Rockstar provided the world, the players provided the culture, and the resultant mix is perhaps the closest you can currently get to a persisting, “living” digital world. 

The plan is to integrate this model directly into GTA 6. An insider stated the aim was “to spin up a metaversal universe of custom-built experiences… with an attached UGC creator economy”, while Rockstar is reportedly already in talks with top creators from Roblox and Fortnite to develop content for its new online world post-launch. GTA 6 isn’t just being built as a game you play, it’s being built as a platform you create on and an ongoing world you (or a digital representation of you) can inhabit forever (or at least until GTA7). 

Whatever the endgame, the November 2026 launch is set to warp the economics of the entertainment industry like little else before it.

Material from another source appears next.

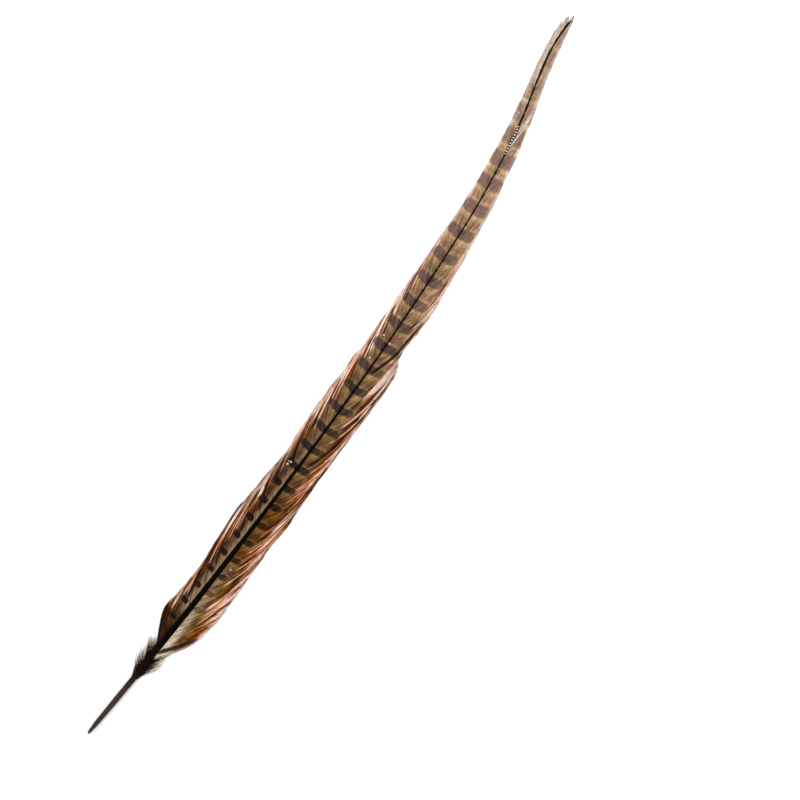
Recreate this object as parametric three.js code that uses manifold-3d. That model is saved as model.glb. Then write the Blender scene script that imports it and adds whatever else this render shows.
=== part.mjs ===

Other publishers are scrambling to get their titles out of the way of the GTA launch window. As Osborn says, “Q4 2026 is now not when you want to be launching a game that isn’t Grand Theft Auto”. 

This applies to other media too. If you consider that the game will likely retail at £80 and that it’s the sort of title that will see people buy consoles especially to play it, a lot of people aren’t going to have much money left over.

Until then, though, there’s nothing to do but wait. November 2026 may well mark the high watermark for big budget games and the end of a certain type of publishing. After all, it may be that GTA is the last franchise that can ever attain this sort of mass-market hype in an ever more fragmented culture. It could be the title that makes the metaverse mainstream. It might also, of course, flop immensely and bring down several companies along the way – but that’s not likely. The only certainty is that everyone will be talking about it, and that I am probably going to start daydreaming about molotovs again.